30 dicembre 2021 – l’Adige

Stet, Comuni chiamati in causa

PERGINE -Ribattono a muso duro, Giuseppe Di Chiara di Uiltec Uil, Emanuela Briani di Flaei Cisl e Franco Weber di Filctem Cgil, alla presidente di Stet Manuela Seraglio Forti. E lo fanno dicendo che ciò che viene pagato orqa dalla Stet ai propri dipendenti non è altro che quanto stabilito dal contratto collettivo nazionale elettrico di cui Stet stessa è firmataria. Altro che “privilegi anacronistici” come li ha definiti la manager alla guida della società pubblica che tra due giorni (il 1° gennaio 2022) darà vita ufficialmente ad AmAmbiente, insieme ad Amnu spa.
Sulla vertenza in atto da alcune settimane e relativa al nuovo contratto applicato ai dipendenti che passeranno dall’azienda di servizi elettrici e idrici alla nuova spa dal 1° gennaio, i sindacati insomma non si fermano: contrattaccano pesantemente, anzi, parlando degli aumenti attribuiti al direttore generale Roberto Bortolotti per quanto riguarda la retribuzione fissa (da 48mila euro del 2019 a 56mila euro del 2020) e per la parte variabile legata ai risultati (da 7.200 a 12mila euro nel triennio 2018-2020), cui vanno aggiunti quelli per l’identico incarico in Amnu spa (circa altrettanti); e degli aumenti di compensi alla presidente (per la guida del Cda gli emolumenti totali sono passati dai 34.462 euro del 2013-2015 ai 46mila del 2019-2021).
«All’inizio di gennaio, quando terminerà il periodo di “franchigia” nel servizio pubblico che va dal 20 dicembre al 3 gennaio (ossia quello in cui non si possono programmare proteste come gli scioperi, ndr), se le cose non cambieranno e si proseguirà sulla strada scelta chiederemo l’apertura della trattativa davanti al Commissario del governo.

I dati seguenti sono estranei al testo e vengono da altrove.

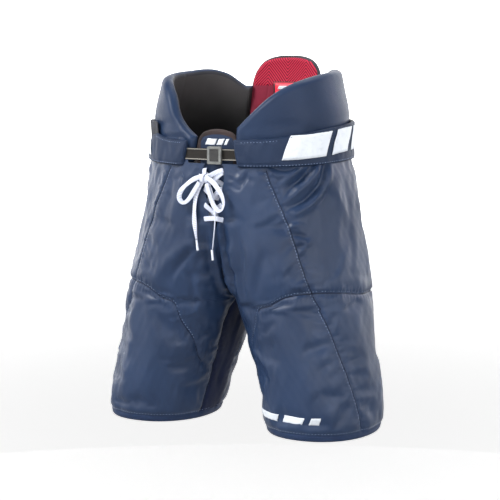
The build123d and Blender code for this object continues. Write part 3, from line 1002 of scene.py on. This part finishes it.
def shell_spot(grids, phi, z):
    """Points and normals of one half's cloth at angles and heights."""
    grid_phi, grid_z, points, normals, first_row = grids
    middle = grid_phi.shape[1] // 2
    rows_up, columns = np.arange(first_row, len(grid_z)), np.arange(grid_phi.shape[1])
    column = np.full(phi.shape, float(middle))
    for _ in range(2):
        row = np.array([np.interp(h, grid_z[first_row:, int(c)], rows_up)
                        for h, c in zip(z, column)])
        column = np.array([np.interp(a, grid_phi[int(r)], columns) for a, r in zip(phi, row)])
    r = np.clip(row.astype(int), 0, len(grid_z) - 2)
    c = np.clip(column.astype(int), 0, grid_z.shape[1] - 2)
    u, v = (column - c)[:, None], (row - r)[:, None]
    found = []
    for values in (points, normals):
        low = values[r, c] * (1 - u) + values[r, c + 1] * u
        high = values[r + 1, c] * (1 - u) + values[r + 1, c + 1] * u
        found.append(low * (1 - v) + high * v)
    return found


def sew(name, points, normals, pitch=5.2, length=3.6, width=0.45):
    """Short raised threads along a line of points on the cloth."""
    steps = np.linalg.norm(np.diff(points, axis=0), axis=1)
    at = np.concatenate([[0.0], np.cumsum(steps)])
    starts = np.arange(pitch, at[-1] - pitch, pitch)
    verts, faces = [], []
    for start in starts:
        ends = [np.array([np.interp(start + s, at, points[:, k]) for k in range(3)])
                for s in (0, length)]
        up = np.array([np.interp(start + length / 2, at, normals[:, k]) for k in range(3)])
        up /= max(np.linalg.norm(up), 1e-6)
        along = ends[1] - ends[0]
        side = np.cross(along / max(np.linalg.norm(along), 1e-6), up)
        middle = (ends[0] + ends[1]) / 2 + up * 0.25
        base = len(verts)
        ring = [middle + side * width, middle + up * 0.35, middle - side * width, middle - up * 0.5]
        verts += [ends[0] - up * 0.15, ends[1] - up * 0.15] + ring
        for k in range(4):
            j = (k + 1) % 4
            faces.append((base, base + 2 + j, base + 2 + k))
            faces.append((base + 1, base + 2 + k, base + 2 + j))
    mesh = bpy.data.meshes.new(name)
    mesh.from_pydata((np.array(verts) * MM).tolist(), [], faces)
    return add_object(name, mesh)


def seam_shade_strip(name, points, normals, width=0.9):
    """A thin dark strip at the bottom of a seam's groove, a narrow raised line: painted shade for
    the shadow inside the seam.
    """
    along = np.gradient(points, axis=0)
    side = np.cross(along, normals)
    side /= np.maximum(np.linalg.norm(side, axis=1, keepdims=True), 1e-6)
    profile = ((-width, -0.3), (-0.5 * width, 0.35), (0.5 * width, 0.35), (width, -0.3))
    return grid_object(name, np.stack([points + side * a + normals * b for a, b in profile], 0))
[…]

Ricordo che lo stato di agitazione è ancora in corso e che non sono escluse iniziative di protesta e astensione dal lavoro», chiarisce Giuseppe Di Chiara, che rappresenta il sindacato a cui è iscritto circa l’80% dei dipendenti di Stet spa. Ma non sarà solo questa la strada seguita: «Abbiamo intenzione di chiamare in causa direttamente i soci di AmAmbiente», ora soci di Stet e Amnu. Che sono poi 19 Comuni trentini. Chiamare in causa come? «Scrivendo una lettera a tutti i Comuni soci ma chiedendo in particolare un incontro ai due che insieme rappresentano il 92%». E che, essendo enti pubblici, dovrebbero avere come faro sia la buona amministrazione (qualità/prezzo dei servizi), sia il futuro dei lavorator: lo statuto di AmAmbiente prevede che la quota maggioritaria sia del Comune di Pergine (72%) e del Comune di Levico (20%) di Levico, mentre solo il 4% spetta a Caldonazzo.
Pergine, con 3 rappresentanti su 5 nel nuovo Cda, potrà dunque esercitare (come per altro già in Amnu e Stet) un indiscutibile potere di indirizzo. Non a caso, poco tempo fa, i rappresentanti del Patt in consiglio comunale Roberta Bergamo e Stefano Tomaselli hanno chiesto garanzie per il livello salariale e i diritti contrattuali degli attuali dipendenti (118 unità di cui circa 70 legati a Stet Spa e 45 a Amnu Spa), il mantenimento degli stessi “diritti” ai neo assunti e impegnato il sindaco e la giunta comunale «a interloquire con Stet affinché, all’esito della fusione, sia garantita la continuità dei trattamenti economici e dei diritti ad oggi in godimento» ricordando per altro come sia il sindaco Roberto Oss Emer sia la presidente di Stet spa Manuela Seraglio Forti avessero dato ampie garanzie. «La società -era stato detto il 7 luglio all’atto di approvazione in consiglio della fusione -avrà solo prospettive di crescita per il personale, e non vi sarà alcun taglio».